12/16/2008 4:27:12 AM

Greg McCroskery
BetterPhoto Member
imagismphotos.com

member since: 2/27/2003
  Robin,
Bruce's answer includes a lot of info, but it's all right on the money. High key lighting is not all that difficult, 'good' high key lighting is not easy and usually requires some experimentation in your given shooting environment. As Bruce correctly pointed out, one often made mistake is placing the subject too close to the background creating a 'halo' effect on the subject.
God Bless,
Greg

12/16/2008 5:22:55 AM

  I use white foam core or white Foamboard sheets, which are available from some arts and crafts stores to create starkly white backgrounds for some subjects. The price of the foam core depends upon the size and thickness needed.

My subjects are at least 6 feet from the background so that the shadow falls behind the subject and not onto the background.

Next, a least two to three lights are needed: One as a background light, one as a main light, and one as a fill, to fill in the shadows.

If the foam core sheets can be arranged into a three sided box, less lights will be needed because the light will bounce off the sides and light the subject.

This is not done with the in camera flash, because it's simply not powerful enough.

Also, while it can be photoshopped, everything is easier and faster if photographed correctly during the setup.

12/16/2008 9:04:46 AM

Bruce A. Dart

member since: 1/7/2007
  Hi all,
A previously unmentioned tip for high key is another Dean Collins gem of wisdom, his "cove corner." Dean created a rounded white corner that, because of the way the light hit the rounded corner, would light up a white background with one simple light behind the subject.
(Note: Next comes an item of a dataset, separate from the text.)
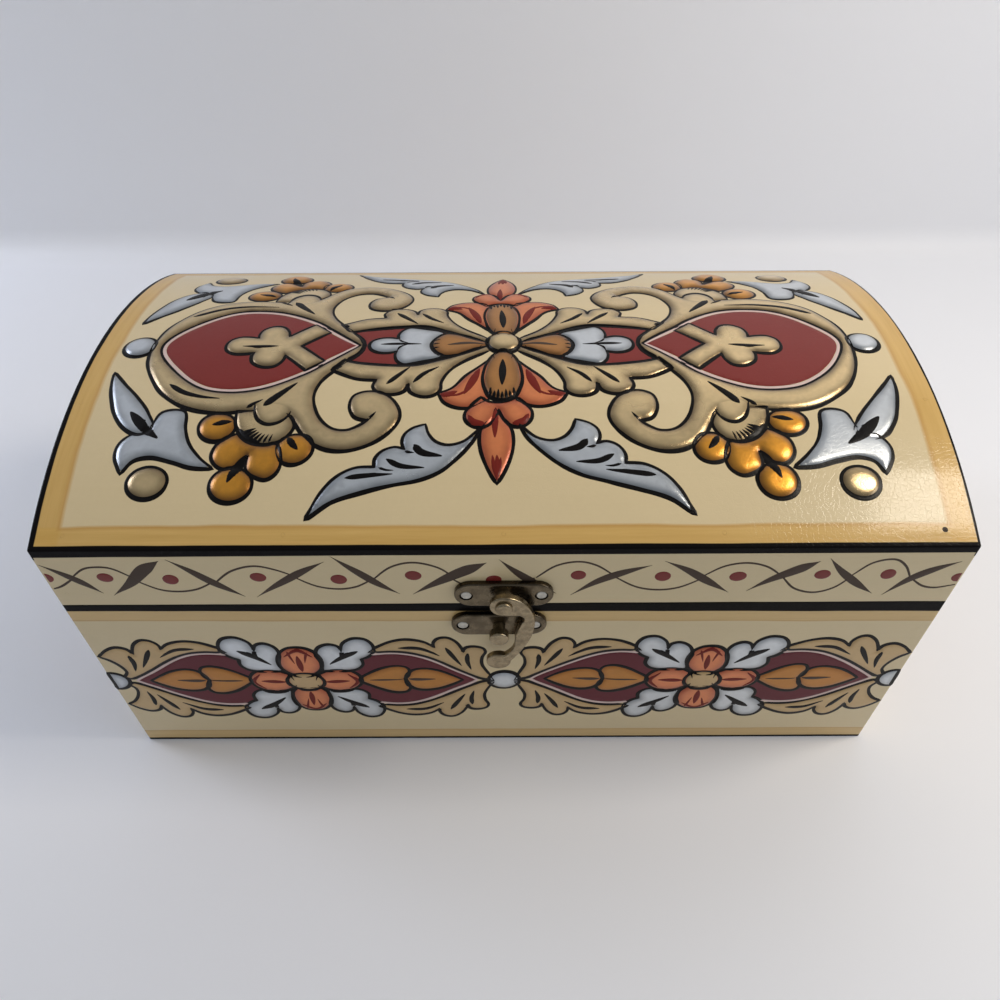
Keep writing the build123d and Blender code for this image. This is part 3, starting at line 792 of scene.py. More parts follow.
lidPatches = dict(
    # copies names the mirrored quarters. base lifts a patch that lies on others. gaps are rounds without ink.
    lens=dict(paint="maroon", copies="x", height=0.12, rounding=0.5, loops=[acrossAxis([
        (8, 0), (9, 2), (20, 8), (30, 12.2), (40, 12.2), (50, 10.5), (55.5, 8.8, 1), (51.5, 4.2),
        (50, 0, 1)], 1)]),
    almond=dict(paint="maroon", copies="x", height=0.12, rounding=0.5, ink=False,
        loops=[acrossAxis(almondEdge, 1)]),
    scroll=dict(paint="gold", copies="x", height=0.85, rounding=2.6, gaps=[(79, 33.5, 6.2)],
        loops=[acrossAxis(scrollEdge, 1), acrossAxis(ringEdge, 1)]),
    band=dict(paint="gold", copies="xw", height=0.7, rounding=2.2, gaps=[(5.6, 2.1, 1.0)], loops=[[
        (6, 1, 1), (13, 4.6), (20, 8.5), (30, 12), (40, 12), (50, 10.5), (56.5, 8.8, 1), (60.5, 14, 1),
        (52, 18.6), (44.5, 19.5, 1), (45.4, 23), (43, 26), (38, 26.7), (34.5, 25), (33, 21.5, 1),
        (32, 25.5), (28.5, 27.5), (24.5, 27), (22, 24.5), (21.7, 21), (19.5, 16), (14, 9.5),
        (5.2, 3.2, 1)]]),
    trefoilSilver=dict(paint="silver", copies="x", height=0.7, rounding=2.2, loops=[acrossAxis([
        (26, 0), (24.3, 4.8), (21.4, 7.2, 1), (24, 8.8), (28, 10), (32, 11.2), (35, 11.7), (37.6, 9.6),
        (38.6, 6.2), (38.2, 3.9, 1), (41.5, 4.8), (45, 4.4), (47.6, 2.6), (48.4, 0)], 1)]),
    axisLeaf=dict(paint="leaf", copies="x", height=0.7, rounding=2.4, base=0.1, gaps=[(6, 0, 2.2)],
        loops=[acrossAxis([
        (5, 0), (7, 1.6), (12, 4), (17, 6.2), (20.8, 6.9), (24, 4.6), (25.8, 0)], 1)]),
    trefoilGold=dict(paint="gold", copies="x", height=0.75, rounding=2.3, loops=[acrossAxis([
        (74.5, 0, 1), (64.4, 8.6, 1), (70.4, 13.9, 1), (79.5, 5.6, 1), (80.2, 9), (82.6, 12), (86.5, 12.4),
        (90.2, 10), (91, 6.3), (90.6, 4.6, 1), (94, 5.3), (98, 5.2), (101.2, 3), (102, 0)], 1)]),
    petalSide=dict(paint="copper", copies="xw", height=0.6, rounding=2.2, loops=[[
        (3.6, 7, 1), (8, 12.4), (12.6, 17.6), (17.2, 23.6), (22.2, 26.2, 1), (20, 30), (14.5, 32.4),
        (9.2, 31.8), (4.4, 28.6, 1), (4, 23.5), (3.6, 16), (3, 10)]]),
    petalPoint=dict(paint="copper", copies="w", group="point", height=0.6, rounding=2.4, loops=[acrossAxis([
        (0, 33.5, 1), (2, 37.6), (4.9, 42), (5.7, 47), (5.4, 51), (3.8, 56.5), (1.6, 61), (0, 63.6, 1)],
        0)]),
    lobes=dict(paint="copper", copies="w", group="drop", height=0.7, rounding=2.4, base=0.1,
        loops=[acrossAxis([
        (0, 30.6), (3.4, 30), (5.8, 28.6, 1), (9, 31.8), (11.2, 35), (10.8, 38.4), (7.5, 40.9), (4.4, 40.5),
        (2, 38), (0, 33.4, 1)], 0)]),
    petalGold=dict(paint="leaf", copies="w", height=0.6, rounding=2.6, base=0.5, loops=[acrossAxis([
        (0, 4.2), (3, 5.6), (5, 9), (6.1, 14), (6.5, 19), (5.8, 23.8), (4, 27.8), (0, 29.4)], 0)]),
    boss=dict(paint="gold", copies="", height=0.9, rounding=4.0, base=0.7,
        loops=[oval(0.2, -1.2, 6.3, 5.7)]),
    fan=dict(paint="gold", copies="xw", group="berries", height=0.6, rounding=2.2, gaps=[(80, 33, 8.2)],
        loops=[[
        (90.6, 34, 1), (89.9, 39), (88, 43), (84, 46.8), (79, 48), (74, 46.5), (71.3, 43), (70.7, 40.5),
        (72, 36), (76, 34.5), (84, 33.5)]]),
    tongue=dict(paint="gold", copies="xw", height=0.54, rounding=2.6, base=0.3, ink=False, loops=[[
        (85.2, 29.5), (84.6, 34.5), (82.6, 38.2), (79.2, 40.2), (75.8, 39.5), (73.2, 37.2), (71.6, 33),
        (74, 27), (80, 24.5)]]),
    berryA=dict(paint="amber", copies="xw", group="berries", height=0.95, rounding=3.6,
        loops=[oval(96.4, 40.6, 6.4, 5.5)]),
    berryE=dict(paint="amber", copies="xw", group="berries", height=0.95, rounding=3.6,
        loops=[oval(69, 50.3, 6.1, 5.9)]),
    berryPair=dict(paint="amber", copies="xw", group="berries", height=0.95, rounding=3.8, loops=[[
        (88.9, 43.6, 1), (92.6, 45.4), (95.6, 48.5), (96.3, 52.2), (94.8, 55.2), (92, 57), (88.8, 56.4),
        (86, 53.9), (84.3, 52, 1), (84.2, 57.8), (80.8, 60.6), (77.6, 61.4), (74.6, 59.4), (73.2, 55.9),
        (74, 51), (75.6, 47.8, 1), (79, 48.6), (83, 47.8), (86.5, 45.8)]]),
    berryD=dict(paint="amber", copies="xw", group="berries", height=1.0, rounding=3.8, base=0.1,
        loops=[oval(88.8, 63.4, 6.7, 6.5)]),
    leafSilver=dict(paint="silver", copies="xw", group="cornerLeaf", height=0.6, rounding=2.2, loops=[[
        (138, 15, 1), (133, 21), (127, 28), (121.5, 35), (118.5, 41), (122, 44), (127.5, 42), (132.5, 36),
        (135.5, 28), (137.3, 21)]]),
    tulip=dict(paint="silver", copies="xw", group="corner", height=0.65, rounding=2.3, gaps=[(120, 43, 3.2)],
        loops=[[
        (108.5, 34.7), (112, 33.7), (116.5, 35), (118.5, 39.5), (120, 43), (125, 44.5), (128, 48.5),
        (128, 53), (125, 59, 1), (122, 54.5), (117, 53), (110, 54.5), (103, 56.5), (95.5, 57, 1),
        (101, 52.5), (105.5, 47), (107.5, 41)]]),
    discSilver=dict(paint="silver", copies="x", height=0.8, rounding=3.0, base=0.2,
        loops=[oval(133, 0, 5.7, 5.7)]),
    discGold=dict(paint="gold", copies="xw", group="disc", height=0.8, rounding=3.0,
        loops=[oval(116, 63.1, 6.2, 5.4)]),
    acanthus=dict(paint="silver", copies="xw", group="acanthus", height=0.65, rounding=2.3, loops=[[
        (7, 41.5, 1), (10, 47), (15, 53), (20, 57.5), (27, 61), (35, 63), (45, 65.7), (55, 69.3),
        (62.5, 75.3, 1), (58, 66.3), (53, 60.5), (47.5, 57.3), (41.3, 56.7, 1), (41.3, 53.3), (39.3, 50.3),
        (35.5, 48.8), (32, 49.6, 1), (33, 47), (32.5, 44), (30, 41.5), (25.7, 39.8, 1), (24.5, 43.5),
        (22, 46.7), (18, 48.2), (12.5, 46.8)]]),
)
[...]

This would be similar to the three sided box that Bunny mentioned.
Bruce

12/16/2008 5:27:20 PM

Robin E. Nichols

member since: 2/28/2008
  Thanks for all your suggestions.

12/16/2008 7:29:13 PM

  If you are using studio lighting equipment (mine are White Lightnings), you can see the light on the subject to create the wanted or unwanted shadows. This preview of what is ahead is in the form of incadescent lights on each monolight.

To meter each monolight, a sync cord can placed attached to the monolight and the flash meter. Metering each individual light alone gives a better idea of what the three lights will do together.

One light, which is important, but I forgot to add, is the hair light which is placed above the hair (but out of the picture) on a boom. This highlights the hair, creating that lovely glow, and separates the hair from the background, except if the person's hair happens to be white (like mine). Then, another set of problems occur.

I've found the same principle can be used with my portable flash units and the box, or the circle Bruce had mentioned. It would be kind of like a lighting tent, except the white foam core is highly reflective, doesn't show if set up well, and gives the feeling of a totally white background.

Now all that is needed is the subject dressed in white, so that the only contrast be her skin tonality.